Here are the most common scams to avoid:
- The bailout. A scammer offers to buy your home for much less than its value, with the understanding that you can rent it and eventually repurchase it if certain terms are met. However the sales price or monthly payments are typically inflated, making it impossible for you to buy the home back. Eventually, the property is forfeited and the new owner sells the home at market value and pockets the equity.

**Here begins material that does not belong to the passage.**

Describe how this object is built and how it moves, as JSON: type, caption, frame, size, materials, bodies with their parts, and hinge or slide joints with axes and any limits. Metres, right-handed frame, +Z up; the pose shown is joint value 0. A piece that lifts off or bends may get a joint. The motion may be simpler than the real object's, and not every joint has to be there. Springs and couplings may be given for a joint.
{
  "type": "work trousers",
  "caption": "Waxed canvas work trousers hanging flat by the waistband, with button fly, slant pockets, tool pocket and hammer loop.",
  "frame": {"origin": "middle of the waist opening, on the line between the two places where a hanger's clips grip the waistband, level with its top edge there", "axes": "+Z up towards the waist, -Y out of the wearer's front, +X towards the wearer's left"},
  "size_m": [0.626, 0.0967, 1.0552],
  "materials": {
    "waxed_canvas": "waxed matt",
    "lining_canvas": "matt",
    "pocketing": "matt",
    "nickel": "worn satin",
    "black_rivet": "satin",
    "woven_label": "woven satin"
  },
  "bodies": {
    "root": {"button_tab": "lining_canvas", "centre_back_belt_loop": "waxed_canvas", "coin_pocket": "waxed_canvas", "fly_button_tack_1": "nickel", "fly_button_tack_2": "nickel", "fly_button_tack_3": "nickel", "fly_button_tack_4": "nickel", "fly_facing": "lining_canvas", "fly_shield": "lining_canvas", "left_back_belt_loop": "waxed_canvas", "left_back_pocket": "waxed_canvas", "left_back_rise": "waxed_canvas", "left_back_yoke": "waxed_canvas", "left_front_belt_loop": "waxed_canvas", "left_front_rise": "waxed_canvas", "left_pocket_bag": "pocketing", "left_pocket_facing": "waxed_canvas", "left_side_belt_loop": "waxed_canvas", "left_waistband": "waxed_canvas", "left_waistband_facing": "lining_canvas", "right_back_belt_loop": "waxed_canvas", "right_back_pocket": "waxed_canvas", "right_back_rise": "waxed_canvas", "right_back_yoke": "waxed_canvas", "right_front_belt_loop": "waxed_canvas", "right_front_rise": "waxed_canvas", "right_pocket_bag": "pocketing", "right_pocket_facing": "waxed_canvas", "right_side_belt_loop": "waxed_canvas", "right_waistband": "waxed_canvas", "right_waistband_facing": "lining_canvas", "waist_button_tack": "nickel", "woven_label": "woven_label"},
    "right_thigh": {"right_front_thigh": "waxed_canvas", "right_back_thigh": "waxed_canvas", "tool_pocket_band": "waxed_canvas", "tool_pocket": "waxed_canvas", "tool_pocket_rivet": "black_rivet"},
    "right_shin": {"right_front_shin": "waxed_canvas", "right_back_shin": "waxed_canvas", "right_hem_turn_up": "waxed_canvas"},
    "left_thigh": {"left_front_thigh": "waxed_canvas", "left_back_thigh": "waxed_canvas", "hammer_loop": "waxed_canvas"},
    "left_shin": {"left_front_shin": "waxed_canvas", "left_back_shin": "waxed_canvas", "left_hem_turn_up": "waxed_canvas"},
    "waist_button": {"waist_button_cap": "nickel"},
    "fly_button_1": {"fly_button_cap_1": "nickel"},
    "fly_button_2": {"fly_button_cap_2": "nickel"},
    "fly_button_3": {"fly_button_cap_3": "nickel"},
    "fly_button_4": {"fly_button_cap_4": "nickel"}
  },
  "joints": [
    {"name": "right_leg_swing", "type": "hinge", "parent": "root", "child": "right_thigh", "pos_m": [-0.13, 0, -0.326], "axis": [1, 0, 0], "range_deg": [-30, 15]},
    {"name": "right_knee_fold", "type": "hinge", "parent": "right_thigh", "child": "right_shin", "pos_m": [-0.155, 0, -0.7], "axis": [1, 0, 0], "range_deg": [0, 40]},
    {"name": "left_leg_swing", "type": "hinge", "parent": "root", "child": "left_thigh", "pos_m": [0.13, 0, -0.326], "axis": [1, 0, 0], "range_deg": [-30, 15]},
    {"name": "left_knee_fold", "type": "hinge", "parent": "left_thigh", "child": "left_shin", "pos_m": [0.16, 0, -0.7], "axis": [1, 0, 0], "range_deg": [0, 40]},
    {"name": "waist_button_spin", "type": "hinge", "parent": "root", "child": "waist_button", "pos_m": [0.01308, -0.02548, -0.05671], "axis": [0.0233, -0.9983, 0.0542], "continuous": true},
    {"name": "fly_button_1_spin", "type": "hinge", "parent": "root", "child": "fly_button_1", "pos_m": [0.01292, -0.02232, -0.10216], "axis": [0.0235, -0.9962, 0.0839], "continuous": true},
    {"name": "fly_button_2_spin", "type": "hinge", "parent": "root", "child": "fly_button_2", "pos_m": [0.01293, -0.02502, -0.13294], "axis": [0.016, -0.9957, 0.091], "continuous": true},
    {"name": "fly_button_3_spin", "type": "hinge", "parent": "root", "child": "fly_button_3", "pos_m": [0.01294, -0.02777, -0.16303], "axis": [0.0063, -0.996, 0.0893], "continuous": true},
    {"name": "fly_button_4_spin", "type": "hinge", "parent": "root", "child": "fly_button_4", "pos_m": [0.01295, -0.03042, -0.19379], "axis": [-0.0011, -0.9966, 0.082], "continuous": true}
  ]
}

- The fake home sale. In this scheme, a scammer says he will buy your home to get control of the deed or title to the home. In some cases, homeowners believe their lenders has been paid -- but don't get proof before handing over deeds. But the homeowners are still liable for the mortgage, because you have merely signed over the deed, not sold the home. The scammer rents the home to a tenant with an option to buy -- pocketing any down payment and rent -- but never making a mortgage payment. Eventually the lender notifies you that it is foreclosing on the property. The deed holder walks away with no liability.
- Bogus help. The scammer promises to save your credit or get you low monthly payments. Instead, you pay thousands of dollars in fees, and they do nothing. In the end, you still might be forced into foreclosure or bankruptcy.
If you need help paying off your bills, don't seek it from Debt Set Inc. or Resolve Credit Counseling.
The Federal Trade Commission has accused the owners of disguising fees and misrepresenting their services to financially struggling consumers, resulting in a long list of complaints from New York to California since 2004.
The FTC says customers who responded to ads promising repayment plans and no upfront fees actually saw their debt grow and were charged hundreds of dollars in fees.
Although Debt Set and Resolve Credit Counseling have been barred from misrepresenting what it charges clients or accomplishes for them, the Associated Press says they're still operating out of two basement offices in Boulder, Colo.